His openness was both confronting and magnetic. While I was a dramatic, bubbly extrovert with my head in the clouds, he was a strong, grounded introvert. But we had the same humour flowing through our veins and made each other belly laugh from that first conversation. Tick.

For the rest of the week, we sought each other out. After dinner one night, the staff handed out Freddo frogs. When they came to us, there was only one left and Josh insisted I have it even though we had already established we were both diehard chocoholics. It soon became clear he wasn’t only selfless around me. He gave his time and attention generously, taking a genuine interest in whoever he was speaking to whether they were a camp cleaner or the guest speaker. He made everyone around him feel shiny and like they mattered. I had only seen this level of empathy in one other man: my grandfather. Tick.

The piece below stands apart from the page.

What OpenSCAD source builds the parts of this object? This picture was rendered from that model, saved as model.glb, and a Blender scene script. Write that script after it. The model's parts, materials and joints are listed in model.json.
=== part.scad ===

Despite my growing feelings, there was a lingering problem: I was 6ft tall and Josh was a fraction shorter. Could love overlook height? I pushed the thought aside.

At the end of the camp, we exchanged phone numbers. He called a couple of days later and I screamed with excitement. The summer was ours for the taking and we spent every minute we could together with lazy picnics at the beach or splayed under a tree at Melbourne’s Royal Botanic Gardens. On New Year’s Eve, we shared our first kiss and the realisation this could be it.

A few weeks into the new year as we were walking in the city centre, Josh stopped in front of a homeless man. Rather than throw money in his jar, he sat down next to him on the footpath, shook his hand and talked with him at length. Then he bought the man a meal and gave him his phone number in case he ever needed someone to talk to. I watched on in awe. Tall stature was attractive, but kindness was as sexy as hell.

When I returned home, I recalled a story I’d heard in Sunday school as a child. It was about how a guy called Samuel chose the shortest member of a family to be king. I Googled it and sure enough, there it was: “Don’t look at his appearance or how tall he is … God does not see as humans see. Humans look at outward appearances, but God looks into the heart.”

If true height was measured not by centimetres but by heart, then Josh was the tallest man I’d ever met. When he proposed nine months after meeting, I said yes without hesitation. My family approved – they could see that in Josh I had found someone like my grandfather.

Anna and Josh on their wedding day. Photograph: Matthew Theobald Photography

Twenty years on, kindness and humour have remained the anchor of our relationship. When we became parents, his compassion had another canvas on which to shine. Our first child woke countless times per night for her first four years. Like most couples, we would argue about who should get up, only he would always argue it should be him.

As our girls grew, he not only taught them to be kind to others but to themselves as well. A few years ago, on a trip to Bangkok, we gave our daughters spending money for the markets. Within minutes it had gone, not into a cash register at a shop, but into the outstretched hands of a homeless man on the street.

As it happens, we produced extraordinarily tall, gorgeous daughters who will probably outgrow us both in physical height. But Josh has passed down the height that really matters too, the kind I saw in the boy in the lunch line.